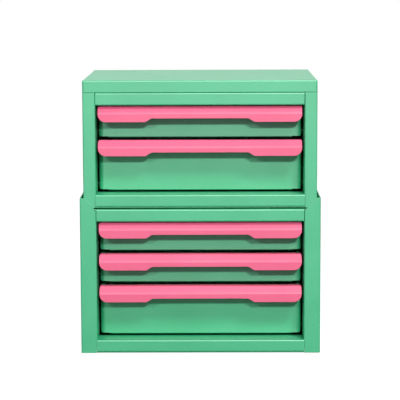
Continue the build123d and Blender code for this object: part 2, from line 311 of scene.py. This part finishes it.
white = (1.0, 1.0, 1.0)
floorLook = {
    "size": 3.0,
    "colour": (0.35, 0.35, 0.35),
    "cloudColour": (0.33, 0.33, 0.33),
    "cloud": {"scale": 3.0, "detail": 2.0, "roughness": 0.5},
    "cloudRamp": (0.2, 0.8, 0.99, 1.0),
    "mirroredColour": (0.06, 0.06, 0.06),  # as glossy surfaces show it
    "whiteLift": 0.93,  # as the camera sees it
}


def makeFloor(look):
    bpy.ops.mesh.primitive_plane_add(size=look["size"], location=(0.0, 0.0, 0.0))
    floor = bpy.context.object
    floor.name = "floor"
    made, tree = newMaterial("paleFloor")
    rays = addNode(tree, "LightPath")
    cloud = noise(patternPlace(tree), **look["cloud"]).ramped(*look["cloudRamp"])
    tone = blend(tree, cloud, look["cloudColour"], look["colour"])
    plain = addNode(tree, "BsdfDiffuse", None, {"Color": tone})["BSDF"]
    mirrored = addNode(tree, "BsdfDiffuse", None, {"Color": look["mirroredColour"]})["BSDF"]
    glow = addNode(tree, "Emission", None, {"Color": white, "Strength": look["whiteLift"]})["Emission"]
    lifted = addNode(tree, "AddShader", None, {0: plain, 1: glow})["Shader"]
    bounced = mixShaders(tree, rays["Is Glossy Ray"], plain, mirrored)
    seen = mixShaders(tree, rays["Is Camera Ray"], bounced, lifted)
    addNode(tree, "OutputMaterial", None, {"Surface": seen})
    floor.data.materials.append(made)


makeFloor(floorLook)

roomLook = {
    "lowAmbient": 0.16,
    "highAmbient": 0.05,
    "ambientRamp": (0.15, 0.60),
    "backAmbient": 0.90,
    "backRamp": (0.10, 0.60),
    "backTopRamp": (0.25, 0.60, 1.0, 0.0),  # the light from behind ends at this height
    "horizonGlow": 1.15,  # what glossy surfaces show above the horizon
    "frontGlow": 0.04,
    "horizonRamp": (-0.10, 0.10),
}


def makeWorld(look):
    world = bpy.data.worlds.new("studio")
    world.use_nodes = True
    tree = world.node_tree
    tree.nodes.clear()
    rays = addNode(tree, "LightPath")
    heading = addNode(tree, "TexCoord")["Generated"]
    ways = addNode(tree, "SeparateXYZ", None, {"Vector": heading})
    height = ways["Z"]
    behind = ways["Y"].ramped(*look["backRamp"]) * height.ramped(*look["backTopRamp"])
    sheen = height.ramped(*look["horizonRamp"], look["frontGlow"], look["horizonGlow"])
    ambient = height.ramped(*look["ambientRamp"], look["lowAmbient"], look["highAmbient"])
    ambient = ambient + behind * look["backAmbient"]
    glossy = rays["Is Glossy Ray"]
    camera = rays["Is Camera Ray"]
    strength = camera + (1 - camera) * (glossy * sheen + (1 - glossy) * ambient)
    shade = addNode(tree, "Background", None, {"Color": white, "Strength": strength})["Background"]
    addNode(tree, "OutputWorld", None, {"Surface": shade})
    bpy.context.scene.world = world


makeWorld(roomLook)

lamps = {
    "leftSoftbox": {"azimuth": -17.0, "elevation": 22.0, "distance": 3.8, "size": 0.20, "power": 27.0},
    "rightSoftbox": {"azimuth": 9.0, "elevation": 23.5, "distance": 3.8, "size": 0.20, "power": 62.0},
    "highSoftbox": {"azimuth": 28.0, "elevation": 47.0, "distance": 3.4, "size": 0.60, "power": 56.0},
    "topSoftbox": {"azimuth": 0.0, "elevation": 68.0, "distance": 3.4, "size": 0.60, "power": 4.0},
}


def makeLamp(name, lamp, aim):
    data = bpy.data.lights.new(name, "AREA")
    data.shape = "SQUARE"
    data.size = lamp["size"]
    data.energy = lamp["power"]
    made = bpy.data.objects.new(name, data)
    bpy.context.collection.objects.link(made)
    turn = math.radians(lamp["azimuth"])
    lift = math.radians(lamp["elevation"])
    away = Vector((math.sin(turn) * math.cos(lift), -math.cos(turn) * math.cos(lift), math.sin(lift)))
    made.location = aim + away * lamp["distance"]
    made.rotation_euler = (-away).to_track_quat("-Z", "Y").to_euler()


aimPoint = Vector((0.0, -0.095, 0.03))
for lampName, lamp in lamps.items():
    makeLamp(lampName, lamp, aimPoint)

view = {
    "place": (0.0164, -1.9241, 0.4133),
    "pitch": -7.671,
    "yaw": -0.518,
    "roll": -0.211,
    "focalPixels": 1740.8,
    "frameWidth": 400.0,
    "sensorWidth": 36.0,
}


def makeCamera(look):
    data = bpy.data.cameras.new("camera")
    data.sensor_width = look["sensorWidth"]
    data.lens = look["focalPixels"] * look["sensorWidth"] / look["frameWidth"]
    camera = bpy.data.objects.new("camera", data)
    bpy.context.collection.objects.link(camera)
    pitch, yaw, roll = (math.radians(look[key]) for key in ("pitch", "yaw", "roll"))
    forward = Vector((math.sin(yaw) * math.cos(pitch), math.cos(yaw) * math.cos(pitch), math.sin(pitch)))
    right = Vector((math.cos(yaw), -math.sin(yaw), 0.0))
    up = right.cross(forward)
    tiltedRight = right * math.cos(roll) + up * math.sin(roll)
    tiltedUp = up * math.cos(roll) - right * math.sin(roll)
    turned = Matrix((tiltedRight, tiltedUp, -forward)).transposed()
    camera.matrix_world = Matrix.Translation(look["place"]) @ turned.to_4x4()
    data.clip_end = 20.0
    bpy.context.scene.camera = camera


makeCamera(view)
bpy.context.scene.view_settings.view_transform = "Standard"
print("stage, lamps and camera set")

_ _ _

Write out the whole listing again. Match it word for word.

> **Reply to the task**
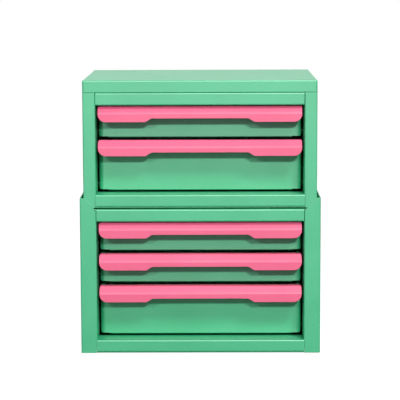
Continue the build123d and Blender code for this object: part 2, from line 311 of scene.py. This part finishes it.
white = (1.0, 1.0, 1.0)
floorLook = {
    "size": 3.0,
    "colour": (0.35, 0.35, 0.35),
    "cloudColour": (0.33, 0.33, 0.33),
    "cloud": {"scale": 3.0, "detail": 2.0, "roughness": 0.5},
    "cloudRamp": (0.2, 0.8, 0.99, 1.0),
    "mirroredColour": (0.06, 0.06, 0.06),  # as glossy surfaces show it
    "whiteLift": 0.93,  # as the camera sees it
}


def makeFloor(look):
    bpy.ops.mesh.primitive_plane_add(size=look["size"], location=(0.0, 0.0, 0.0))
    floor = bpy.context.object
    floor.name = "floor"
    made, tree = newMaterial("paleFloor")
    rays = addNode(tree, "LightPath")
    cloud = noise(patternPlace(tree), **look["cloud"]).ramped(*look["cloudRamp"])
    tone = blend(tree, cloud, look["cloudColour"], look["colour"])
    plain = addNode(tree, "BsdfDiffuse", None, {"Color": tone})["BSDF"]
    mirrored = addNode(tree, "BsdfDiffuse", None, {"Color": look["mirroredColour"]})["BSDF"]
    glow = addNode(tree, "Emission", None, {"Color": white, "Strength": look["whiteLift"]})["Emission"]
    lifted = addNode(tree, "AddShader", None, {0: plain, 1: glow})["Shader"]
    bounced = mixShaders(tree, rays["Is Glossy Ray"], plain, mirrored)
    seen = mixShaders(tree, rays["Is Camera Ray"], bounced, lifted)
    addNode(tree, "OutputMaterial", None, {"Surface": seen})
    floor.data.materials.append(made)


makeFloor(floorLook)

roomLook = {
    "lowAmbient": 0.16,
    "highAmbient": 0.05,
    "ambientRamp": (0.15, 0.60),
    "backAmbient": 0.90,
    "backRamp": (0.10, 0.60),
    "backTopRamp": (0.25, 0.60, 1.0, 0.0),  # the light from behind ends at this height
    "horizonGlow": 1.15,  # what glossy surfaces show above the horizon
    "frontGlow": 0.04,
    "horizonRamp": (-0.10, 0.10),
}


def makeWorld(look):
    world = bpy.data.worlds.new("studio")
    world.use_nodes = True
    tree = world.node_tree
    tree.nodes.clear()
    rays = addNode(tree, "LightPath")
    heading = addNode(tree, "TexCoord")["Generated"]
    ways = addNode(tree, "SeparateXYZ", None, {"Vector": heading})
    height = ways["Z"]
    behind = ways["Y"].ramped(*look["backRamp"]) * height.ramped(*look["backTopRamp"])
    sheen = height.ramped(*look["horizonRamp"], look["frontGlow"], look["horizonGlow"])
    ambient = height.ramped(*look["ambientRamp"], look["lowAmbient"], look["highAmbient"])
    ambient = ambient + behind * look["backAmbient"]
    glossy = rays["Is Glossy Ray"]
    camera = rays["Is Camera Ray"]
    strength = camera + (1 - camera) * (glossy * sheen + (1 - glossy) * ambient)
    shade = addNode(tree, "Background", None, {"Color": white, "Strength": strength})["Background"]
    addNode(tree, "OutputWorld", None, {"Surface": shade})
    bpy.context.scene.world = world


makeWorld(roomLook)

lamps = {
    "leftSoftbox": {"azimuth": -17.0, "elevation": 22.0, "distance": 3.8, "size": 0.20, "power": 27.0},
    "rightSoftbox": {"azimuth": 9.0, "elevation": 23.5, "distance": 3.8, "size": 0.20, "power": 62.0},
    "highSoftbox": {"azimuth": 28.0, "elevation": 47.0, "distance": 3.4, "size": 0.60, "power": 56.0},
    "topSoftbox": {"azimuth": 0.0, "elevation": 68.0, "distance": 3.4, "size": 0.60, "power": 4.0},
}


def makeLamp(name, lamp, aim):
    data = bpy.data.lights.new(name, "AREA")
    data.shape = "SQUARE"
    data.size = lamp["size"]
    data.energy = lamp["power"]
    made = bpy.data.objects.new(name, data)
    bpy.context.collection.objects.link(made)
    turn = math.radians(lamp["azimuth"])
    lift = math.radians(lamp["elevation"])
    away = Vector((math.sin(turn) * math.cos(lift), -math.cos(turn) * math.cos(lift), math.sin(lift)))
    made.location = aim + away * lamp["distance"]
    made.rotation_euler = (-away).to_track_quat("-Z", "Y").to_euler()


aimPoint = Vector((0.0, -0.095, 0.03))
for lampName, lamp in lamps.items():
    makeLamp(lampName, lamp, aimPoint)

view = {
    "place": (0.0164, -1.9241, 0.4133),
    "pitch": -7.671,
    "yaw": -0.518,
    "roll": -0.211,
    "focalPixels": 1740.8,
    "frameWidth": 400.0,
    "sensorWidth": 36.0,
}


def makeCamera(look):
    data = bpy.data.cameras.new("camera")
    data.sensor_width = look["sensorWidth"]
    data.lens = look["focalPixels"] * look["sensorWidth"] / look["frameWidth"]
    camera = bpy.data.objects.new("camera", data)
    bpy.context.collection.objects.link(camera)
    pitch, yaw, roll = (math.radians(look[key]) for key in ("pitch", "yaw", "roll"))
    forward = Vector((math.sin(yaw) * math.cos(pitch), math.cos(yaw) * math.cos(pitch), math.sin(pitch)))
    right = Vector((math.cos(yaw), -math.sin(yaw), 0.0))
    up = right.cross(forward)
    tiltedRight = right * math.cos(roll) + up * math.sin(roll)
    tiltedUp = up * math.cos(roll) - right * math.sin(roll)
    turned = Matrix((tiltedRight, tiltedUp, -forward)).transposed()
    camera.matrix_world = Matrix.Translation(look["place"]) @ turned.to_4x4()
    data.clip_end = 20.0
    bpy.context.scene.camera = camera


makeCamera(view)
bpy.context.scene.view_settings.view_transform = "Standard"
print("stage, lamps and camera set")